— BEGIN Entries —

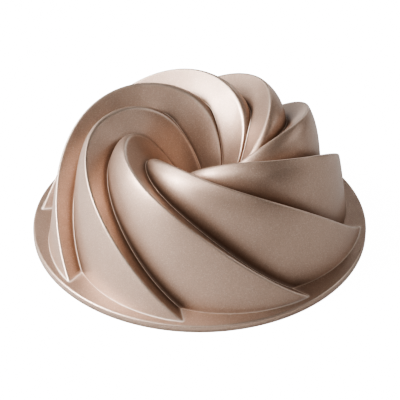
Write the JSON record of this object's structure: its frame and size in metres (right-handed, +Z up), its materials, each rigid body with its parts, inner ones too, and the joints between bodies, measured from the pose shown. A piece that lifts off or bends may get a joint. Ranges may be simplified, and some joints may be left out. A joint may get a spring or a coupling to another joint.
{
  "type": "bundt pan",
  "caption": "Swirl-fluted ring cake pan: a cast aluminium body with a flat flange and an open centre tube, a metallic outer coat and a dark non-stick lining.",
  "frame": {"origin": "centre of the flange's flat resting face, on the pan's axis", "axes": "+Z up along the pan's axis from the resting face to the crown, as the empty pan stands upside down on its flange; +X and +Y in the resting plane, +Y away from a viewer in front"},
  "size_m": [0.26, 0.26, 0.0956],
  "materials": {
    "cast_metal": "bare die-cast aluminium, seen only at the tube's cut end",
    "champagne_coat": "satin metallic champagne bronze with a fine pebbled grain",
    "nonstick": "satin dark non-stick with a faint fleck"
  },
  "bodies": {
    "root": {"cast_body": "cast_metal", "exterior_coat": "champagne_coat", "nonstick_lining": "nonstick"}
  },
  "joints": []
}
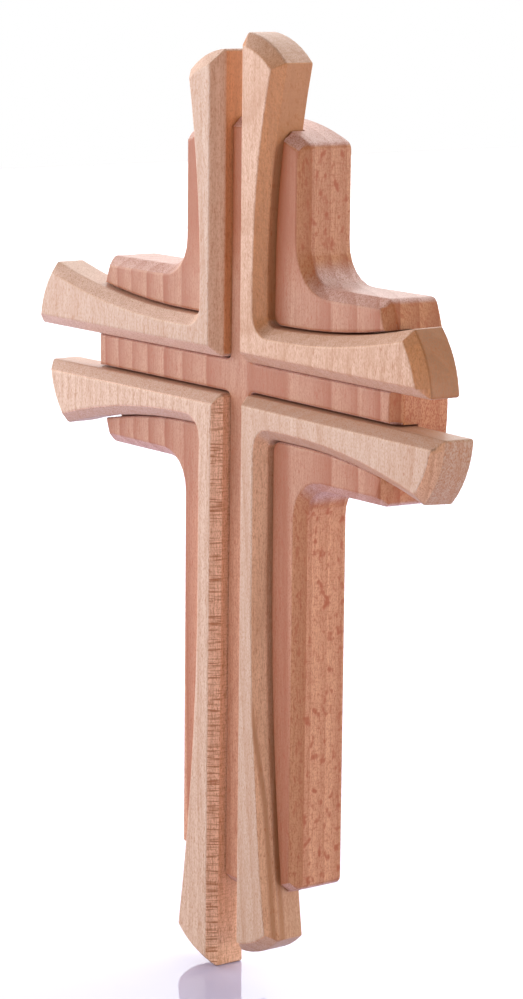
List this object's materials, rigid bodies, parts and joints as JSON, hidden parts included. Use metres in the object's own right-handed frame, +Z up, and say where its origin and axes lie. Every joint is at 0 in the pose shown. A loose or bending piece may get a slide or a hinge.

— END Entries —

Written problem:
Give back all the records exactly as they stand.

Expected answer:
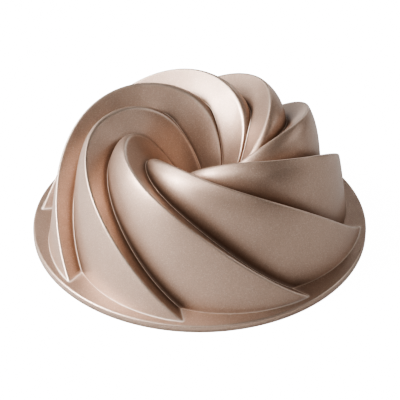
Write the JSON record of this object's structure: its frame and size in metres (right-handed, +Z up), its materials, each rigid body with its parts, inner ones too, and the joints between bodies, measured from the pose shown. A piece that lifts off or bends may get a joint. Ranges may be simplified, and some joints may be left out. A joint may get a spring or a coupling to another joint.
{
  "type": "bundt pan",
  "caption": "Swirl-fluted ring cake pan: a cast aluminium body with a flat flange and an open centre tube, a metallic outer coat and a dark non-stick lining.",
  "frame": {"origin": "centre of the flange's flat resting face, on the pan's axis", "axes": "+Z up along the pan's axis from the resting face to the crown, as the empty pan stands upside down on its flange; +X and +Y in the resting plane, +Y away from a viewer in front"},
  "size_m": [0.26, 0.26, 0.0956],
  "materials": {
    "cast_metal": "bare die-cast aluminium, seen only at the tube's cut end",
    "champagne_coat": "satin metallic champagne bronze with a fine pebbled grain",
    "nonstick": "satin dark non-stick with a faint fleck"
  },
  "bodies": {
    "root": {"cast_body": "cast_metal", "exterior_coat": "champagne_coat", "nonstick_lining": "nonstick"}
  },
  "joints": []
}
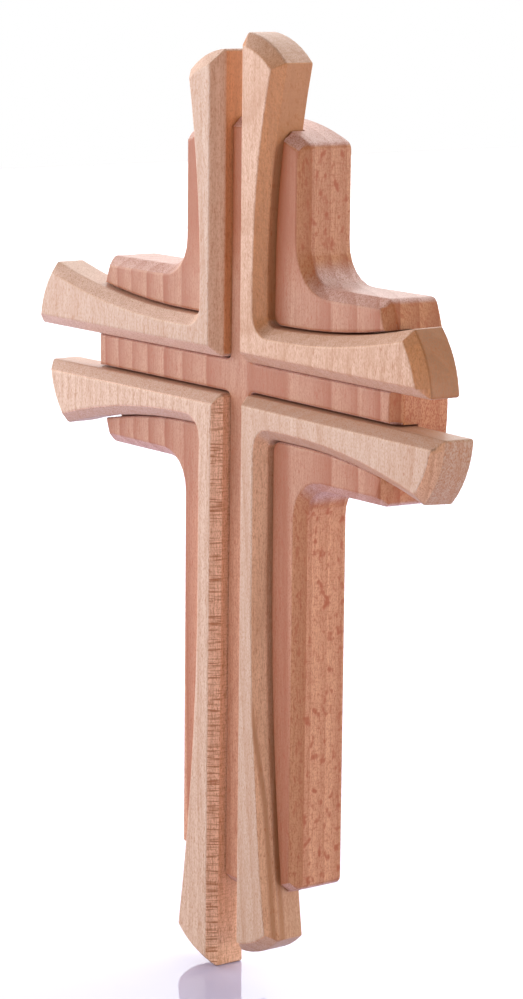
List this object's materials, rigid bodies, parts and joints as JSON, hidden parts included. Use metres in the object's own right-handed frame, +Z up, and say where its origin and axes lie. Every joint is at 0 in the pose shown. A loose or bending piece may get a slide or a hinge.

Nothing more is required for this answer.